**AIM OF THE EXERCISE:** Transcribe the stretch of entries below from the line with "seat = 2 * (RIM_SLEEVE + FIT_GAP)" through the line with "points = [vertex.co", exactly and with both ends included; leave out all other lines.
# start of ENTRIES PROVIDED
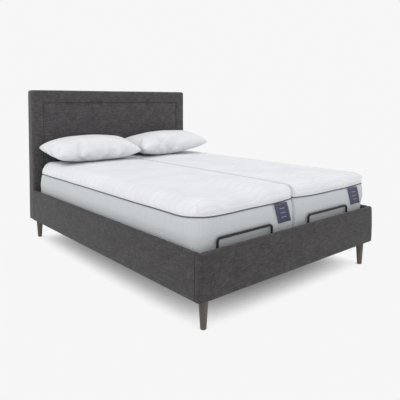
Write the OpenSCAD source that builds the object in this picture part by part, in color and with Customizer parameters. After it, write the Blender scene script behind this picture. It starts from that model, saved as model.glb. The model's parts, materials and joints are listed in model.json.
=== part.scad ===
// Two-mattress adjustable bed: an upholstered bedstead, two power bases side by side,
// two mattresses and two pillows. The foot faces -Y, the headboard +Y, the floor is z = 0.

/* [Bedstead] */
// Width over the side rails
bed_w = 1592; // [1580:1:1598]
// Length from the foot rail's face to the headboard's back
bed_l = 2195; // [2192:1:2200]
// Height of the rails' lower edge above the floor
rail_low = 161; // [156:1:164]
// Height of a rail
rail_h = 242; // [235:1:246]
// Thickness of an upholstered side rail
rail_t = 34; // [32:1:36]
// Thickness of the upholstered foot rail
foot_rail_t = 36; // [34:1:38]
// Width of the headboard
head_w = 1574; // [1570:1:1600]
// Thickness of the headboard
head_t = 89; // [86:1:92]
// Height of the headboard's top
head_top = 1223; // [1100:1:1400]
// Height of the headboard's lower edge
head_low = 155; // [150:1:160]
// Distance of the headboard's stitched border from its edge
border_inset = 97; // [60:1:140]

/* [Legs] */
// Radius of a leg at its top
leg_top_r = 26; // [22:1:28]
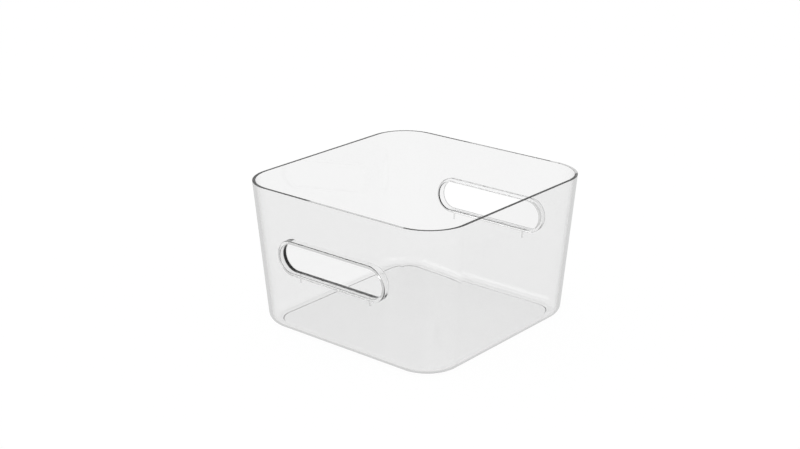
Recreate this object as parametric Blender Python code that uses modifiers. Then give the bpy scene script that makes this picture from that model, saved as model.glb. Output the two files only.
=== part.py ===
"""Clear storage box: a tapered tub with a press-fit rim round each of its two handle openings.

Metres, +Z up. The origin is the middle of the underside, on the surface the box stands on.
The handle walls face -Y (front) and +Y (back).
"""
import math

import bmesh
import bpy
from mathutils import Matrix, Vector

# Tub
TOP_WIDTH = 0.200
TOP_DEPTH = 0.200
HEIGHT = 0.118
WALL = 0.0025
DRAFT = math.radians(4.0)
CORNER_RADIUS = 0.0328
FLOOR = 0.0020
FLOOR_FILLET = 0.0083
INNER_FILLET = 0.0055
RIM_ROUND = 0.00025

# Ring that the tub stands on, measured in from the base's sharp edge, and the hollow inside it
FOOT_WIDTH = 0.0125
FOOT_DEPTH = 0.00065
FOOT_SLOPE = 0.0005
FOOT_CORNER_RADIUS = 0.0150
FOOT_ROUND = 0.0006

# Handle openings, measured inside their rims and along the leaning wall
GRIP_LENGTH = 0.1024
GRIP_OPENING = 0.0240
GRIP_CENTRE_HEIGHT = 0.0682

# Handle rims: a collar outside the wall, a sleeve through it and a low lip inside
RIM_BAND = 0.0027
RIM_PROUD = 0.0049
RIM_SLEEVE = 0.00115
RIM_LIP = 0.00075
RIM_FLARE = 0.00028
RIM_FRONT_ROUND = 0.0009
RIM_MOUTH_ROUND = 0.0005
RIM_INNER_ROUND = 0.0005
FIT_GAP = 0.0003

# Locating ribs under each rim
RIB_SPACING = 0.0700
RIB_WIDTH = 0.0007
RIB_LENGTH = 0.0055
RIB_PROUD = 0.0010

# One overrun serves every cut and every join
OVERRUN = 0.0010

# How finely round shapes are divided
CORNER_STEPS = 20
FILLET_STEPS = 6
RIM_ROUND_STEPS = 2
FOOT_STEPS = 2
END_STEPS = 28
EDGE_STEPS = 3

# Joins points that should be one
MERGE_DISTANCE = 0.00001

CLEAR_PLASTIC = (0.93, 0.94, 0.94, 1.0)
CLEAR_ALPHA_SHARE = 0.30
PLASTIC_ROUGHNESS = 0.06


def remove_old_objects():
    """Start from an empty scene."""
    for old in list(bpy.data.objects):
        bpy.data.objects.remove(old, do_unlink=True)


def new_collection(name):
    """Add a collection to the scene."""
    collection = bpy.data.collections.new(name)
    bpy.context.scene.collection.children.link(collection)
    return collection


def clear_plastic(name):
    """A clear glossy plastic under a name of its own."""
    material = bpy.data.materials.new(name)
    material.use_nodes = True
    shader = material.node_tree.nodes["Principled BSDF"]
    shader.inputs["Base Color"].default_value = CLEAR_PLASTIC
    shader.inputs["Roughness"].default_value = PLASTIC_ROUGHNESS
    shader.inputs["Metallic"].default_value = 0.0
    shader.inputs["Alpha"].default_value = CLEAR_ALPHA_SHARE
    return material


def object_from_bmesh(bm, name, collection):
    """Turn a finished bmesh into a smooth-shaded object."""
    mesh = bpy.data.meshes.new(name)
    bm.to_mesh(mesh)
    bm.free()
    mesh.shade_smooth()
    mesh.set_sharp_from_angle(angle=math.radians(30.0))
    obj = bpy.data.objects.new(name, mesh)
    collection.objects.link(obj)
    return obj


def hide_helper(obj):
    """Mark a cutter or another helper shape."""
    obj.hide_render = True
    obj.display_type = "WIRE"


def wall_frame(side):
    """Frame of a handle wall: X along it, Y into the box, Z up the lean, origin at the grip's middle.

    side is -1 for the front wall and +1 for the back wall.
    """
    lean_in = (HEIGHT - GRIP_CENTRE_HEIGHT) * math.tan(DRAFT)
    place = Matrix.Translation((0.0, -(TOP_DEPTH / 2 - lean_in), GRIP_CENTRE_HEIGHT))
    turn = Matrix.Rotation(math.pi if side > 0 else 0.0, 4, "Z")
    return turn @ place @ Matrix.Rotation(DRAFT, 4, "X")


def rounded_block(width, depth, height, corner, z):
    """A block with rounded upright edges, its middle at z."""
    bm = bmesh.new()
    bmesh.ops.create_cube(bm, size=1.0)
    place = Matrix.Translation((0.0, 0.0, z)) @ Matrix.Diagonal((width, depth, height, 1.0))
    bmesh.ops.transform(bm, verts=bm.verts, matrix=place)
    upright = [e for e in bm.edges if abs(e.verts[0].co.z - e.verts[1].co.z) > height / 2]
    bmesh.ops.bevel(bm, geom=upright, offset=corner, segments=CORNER_STEPS, profile=0.5, affect="EDGES")
    return bm


def leaning_block(width, depth, bottom, top, corner, fillet):
    """A closed block that narrows downwards by the draft, with a rounded lower edge.

    width, depth and corner are those at its top; the lower end is a smaller copy of it.
    """
    height = top - bottom
    middle = bottom + height / 2
    bm = rounded_block(width, depth, height, corner, middle)
    shrink = 2 * height * math.tan(DRAFT)
    narrower = Vector(((width - shrink) / width, (depth - shrink) / depth, 1.0))
    bmesh.ops.scale(bm, vec=narrower, verts=[v for v in bm.verts if v.co.z < middle])
    lower_edges = [e for e in bm.edges if max(v.co.z for v in e.verts) < middle]
    tangent_length = fillet * math.tan((math.pi / 2 - DRAFT) / 2)
    bmesh.ops.bevel(
        bm, geom=lower_edges, offset=tangent_length, segments=FILLET_STEPS, profile=0.5, affect="EDGES",
    )
    return bm


def make_inside_cutter(name, collection):
    """The room inside the tub, which stands a little above the rim."""
    wall = 2 * (WALL / math.cos(DRAFT) - OVERRUN * math.tan(DRAFT))
    bm = leaning_block(
        TOP_WIDTH - wall, TOP_DEPTH - wall, FLOOR, HEIGHT + OVERRUN, CORNER_RADIUS - WALL, INNER_FILLET,
    )
    cutter = object_from_bmesh(bm, name, collection)
    hide_helper(cutter)
    return cutter


def make_foot_cutter(name, collection):
    """The hollow of the underside, which leaves a ring to stand on: sloped sides, a rounded upper edge."""
    shrink = 2 * (HEIGHT * math.tan(DRAFT) + FOOT_WIDTH)
    width = TOP_WIDTH - shrink
    depth = TOP_DEPTH - shrink
    bm = rounded_block(width, depth, 2 * FOOT_DEPTH, FOOT_CORNER_RADIUS, 0.0)
    for side in (1, -1):
        slope = 2 * side * FOOT_SLOPE
        leaning = Vector(((width - slope) / width, (depth - slope) / depth, 1.0))
        bmesh.ops.scale(bm, vec=leaning, verts=[v for v in bm.verts if side * v.co.z > 0])
    upper = [e for e in bm.edges if min(v.co.z for v in e.verts) > FOOT_DEPTH / 2]
    bmesh.ops.bevel(bm, geom=upper, offset=FOOT_ROUND, segments=FOOT_STEPS, profile=0.5, affect="EDGES")
    cutter = object_from_bmesh(bm, name, collection)
    hide_helper(cutter)
    return cutter


def make_tub(name, collection, helpers):
    """The tub: a block hollowed out from above, its rim rounded, hollowed a little from below."""
    block = leaning_block(TOP_WIDTH, TOP_DEPTH, 0.0, HEIGHT, CORNER_RADIUS, FLOOR_FILLET)
    tub = object_from_bmesh(block, name, collection)
    join(tub, make_inside_cutter("inside", helpers), "DIFFERENCE", "inside")
    rim = tub.modifiers.new("rim", "BEVEL")
    rim.width = RIM_ROUND
    rim.segments = RIM_ROUND_STEPS
    rim.limit_method = "ANGLE"
    rim.angle_limit = math.radians(60.0)
    join(tub, make_foot_cutter("foot_hollow", helpers), "DIFFERENCE", "foot_hollow")
    return tub


def stadium(length, height, steps):
    """Points round a slot with half-round ends, anticlockwise in X and Y."""
    radius = height / 2
    reach = length / 2 - radius
    points = []
    for end, start in ((reach, -math.pi / 2), (-reach, math.pi / 2)):
        for i in range(steps + 1):
            angle = start + math.pi * i / steps
            points.append((end + radius * math.cos(angle), radius * math.sin(angle)))
    return points


def slot_cutter(name, length, height, thickness, collection):
    """A closed slot-shaped block, flat on the wall's plane and as deep as asked each way."""
    curve = bpy.data.curves.new(name, "CURVE")
    curve.dimensions = "2D"
    curve.fill_mode = "BOTH"
    curve.extrude = thickness / 2
    outline = stadium(length, height, END_STEPS)
    spline = curve.splines.new("POLY")
    spline.points.add(len(outline) - 1)
    for point, (x, y) in zip(spline.points, outline):
        point.co = (x, y, 0.0, 1.0)
    spline.use_cyclic_u = True
    guide = bpy.data.objects.new(name + "_outline", curve)
    collection.objects.link(guide)
    bpy.context.view_layer.update()
    mesh = bpy.data.meshes.new_from_object(guide.evaluated_get(bpy.context.evaluated_depsgraph_get()))
    bpy.data.objects.remove(guide, do_unlink=True)
    bm = bmesh.new()
    bm.from_mesh(mesh)
    bmesh.ops.remove_doubles(bm, verts=bm.verts, dist=MERGE_DISTANCE)
    # The outline was drawn flat: stand it up in the wall
    bmesh.ops.rotate(bm, verts=bm.verts, cent=(0.0, 0.0, 0.0), matrix=Matrix.Rotation(math.pi / 2, 3, "X"))
    bmesh.ops.recalc_face_normals(bm, faces=bm.faces)
    cutter = object_from_bmesh(bm, name, collection)
    hide_helper(cutter)
    return cutter


def arc(centre, radius, start, end, steps):
    """Points along an arc in the section's plane."""
    return [
        (
            centre[0] + radius * math.cos(start + (end - start) * i / steps),
            centre[1] + radius * math.sin(start + (end - start) * i / steps),
        )
        for i in range(steps + 1)
    ]


def rim_section():
    """Section of a handle rim: first number away from the opening, second out of the wall."""
    front = RIM_PROUD
    back = WALL + RIM_LIP
    quarter = math.pi / 2
    inner = RIM_INNER_ROUND
    mouth = RIM_MOUTH_ROUND
    outer = RIM_FRONT_ROUND
    points = arc((RIM_FLARE + inner, inner - back), inner, 3 * quarter, 2 * quarter, EDGE_STEPS)
    points += arc((mouth, front - mouth), mouth, 2 * quarter, quarter, EDGE_STEPS)
    points += arc((RIM_BAND - outer, front - outer), outer, quarter, 0.0, EDGE_STEPS)
    points += [(RIM_BAND, FIT_GAP), (RIM_SLEEVE, FIT_GAP), (RIM_SLEEVE, -back)]
    return points


def make_rim_ring(name, collection):
    """A slot-shaped ring swept from its section, in the wall's frame."""
    radius = GRIP_OPENING / 2
    reach = GRIP_LENGTH / 2 - radius
    bm = bmesh.new()
    verts = [bm.verts.new((reach, -out, -(radius + away))) for away, out in rim_section()]
    ring = [bm.edges.new((verts[i - 1], verts[i])) for i in range(len(verts))]
    section = verts + ring
    for end in (reach, -reach):
        turned = bmesh.ops.spin(
            bm, geom=section, cent=(end, 0.0, 0.0), axis=(0.0, -1.0, 0.0), angle=math.pi,
            steps=END_STEPS, use_duplicate=False,
        )
        edges = [g for g in turned["geom_last"] if isinstance(g, bmesh.types.BMEdge)]
        pulled = bmesh.ops.extrude_edge_only(bm, edges=edges)["geom"]
        moved = [g for g in pulled if isinstance(g, bmesh.types.BMVert)]
        bmesh.ops.translate(bm, verts=moved, vec=(-2 * end, 0.0, 0.0))
        section = moved + [g for g in pulled if isinstance(g, bmesh.types.BMEdge)]
    bmesh.ops.remove_doubles(bm, verts=bm.verts, dist=MERGE_DISTANCE)
    bmesh.ops.recalc_face_normals(bm, faces=bm.faces)
    return object_from_bmesh(bm, name, collection)


def make_rib(name, x, collection):
    """One locating rib, from inside the rim's band down the wall."""
    band_bottom = -(GRIP_OPENING / 2 + RIM_BAND)
    top = band_bottom + OVERRUN
    bottom = band_bottom - RIB_LENGTH
    depth = RIB_PROUD - FIT_GAP
    bm = bmesh.new()
    bmesh.ops.create_cube(bm, size=1.0)
    place = Matrix.Translation((x, -(FIT_GAP + depth / 2), (top + bottom) / 2))
    place @= Matrix.Diagonal((RIB_WIDTH, depth, top - bottom, 1.0))
    bmesh.ops.transform(bm, verts=bm.verts, matrix=place)
    rib = object_from_bmesh(bm, name, collection)
    hide_helper(rib)
    return rib


def join(base, tool, operation, name):
    """Cut or join one mesh object with another."""
    modifier = base.modifiers.new(name, "BOOLEAN")
    modifier.operation = operation
    modifier.solver = "EXACT"
    modifier.object = tool


def main():
    remove_old_objects()
    parts = new_collection("storage_box")
    helpers = new_collection("cutters")

    tub = make_tub("box_body", parts, helpers)
    tub.data.materials.append(clear_plastic("tub_plastic"))

    seat = 2 * (RIM_SLEEVE + FIT_GAP)
    for side, word in ((-1, "front"), (1, "back")):
        frame = wall_frame(side)
        cutter = slot_cutter(
            f"opening_{word}", GRIP_LENGTH + seat, GRIP_OPENING + seat, 2 * (WALL + 2 * OVERRUN), helpers,
        )
        cutter.matrix_world = frame
        join(tub, cutter, "DIFFERENCE", f"opening_{word}")

        rim = make_rim_ring(f"handle_rim_{word}", parts)
        rim.matrix_world = frame
        rim.data.materials.append(clear_plastic(f"rim_plastic_{word}"))
        for sign, hand in ((-1, "left"), (1, "right")):
            rib = make_rib(f"rib_{word}_{hand}", sign * RIB_SPACING / 2, helpers)
            rib.matrix_world = frame
            join(rim, rib, "UNION", f"rib_{hand}")


main()
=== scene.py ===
"""Looks of the clear storage box: its tub, the rims of its two hand openings, the floor and the light.

Metres, +Z up. The origin is the middle of the underside, on the surface that the box stands on.
The walls with the hand openings face -Y (front) and +Y (back).
"""
import logging
import math
from collections.abc import Callable, Iterator
from contextlib import contextmanager
from dataclasses import dataclass, field
from enum import Enum

import bmesh
import bpy
from mathutils import Matrix, Vector


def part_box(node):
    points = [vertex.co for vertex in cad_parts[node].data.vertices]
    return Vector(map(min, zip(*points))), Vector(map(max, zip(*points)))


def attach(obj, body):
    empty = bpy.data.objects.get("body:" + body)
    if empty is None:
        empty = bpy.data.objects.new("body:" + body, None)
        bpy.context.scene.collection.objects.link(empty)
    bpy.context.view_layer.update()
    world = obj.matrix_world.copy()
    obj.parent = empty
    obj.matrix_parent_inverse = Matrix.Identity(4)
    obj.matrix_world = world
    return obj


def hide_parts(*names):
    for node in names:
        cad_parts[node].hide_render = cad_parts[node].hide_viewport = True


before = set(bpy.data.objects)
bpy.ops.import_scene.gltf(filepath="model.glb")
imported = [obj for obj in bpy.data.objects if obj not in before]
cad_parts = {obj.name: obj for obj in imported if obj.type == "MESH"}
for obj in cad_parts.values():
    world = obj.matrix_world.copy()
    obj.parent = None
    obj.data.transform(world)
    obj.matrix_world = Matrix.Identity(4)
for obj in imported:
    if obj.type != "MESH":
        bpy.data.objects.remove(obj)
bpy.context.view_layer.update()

BODY = "root"
TUB_NODE = "box_body"
LOG = logging.getLogger("storage_box")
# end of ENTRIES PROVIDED
**OUTPUT FOR THIS TASK:**
    seat = 2 * (RIM_SLEEVE + FIT_GAP)
    for side, word in ((-1, "front"), (1, "back")):
        frame = wall_frame(side)
        cutter = slot_cutter(
            f"opening_{word}", GRIP_LENGTH + seat, GRIP_OPENING + seat, 2 * (WALL + 2 * OVERRUN), helpers,
        )
        cutter.matrix_world = frame
        join(tub, cutter, "DIFFERENCE", f"opening_{word}")

        rim = make_rim_ring(f"handle_rim_{word}", parts)
        rim.matrix_world = frame
        rim.data.materials.append(clear_plastic(f"rim_plastic_{word}"))
        for sign, hand in ((-1, "left"), (1, "right")):
            rib = make_rib(f"rib_{word}_{hand}", sign * RIB_SPACING / 2, helpers)
            rib.matrix_world = frame
            join(rim, rib, "UNION", f"rib_{hand}")


main()
=== scene.py ===
"""Looks of the clear storage box: its tub, the rims of its two hand openings, the floor and the light.

Metres, +Z up. The origin is the middle of the underside, on the surface that the box stands on.
The walls with the hand openings face -Y (front) and +Y (back).
"""
import logging
import math
from collections.abc import Callable, Iterator
from contextlib import contextmanager
from dataclasses import dataclass, field
from enum import Enum

import bmesh
import bpy
from mathutils import Matrix, Vector


def part_box(node):
    points = [vertex.co for vertex in cad_parts[node].data.vertices]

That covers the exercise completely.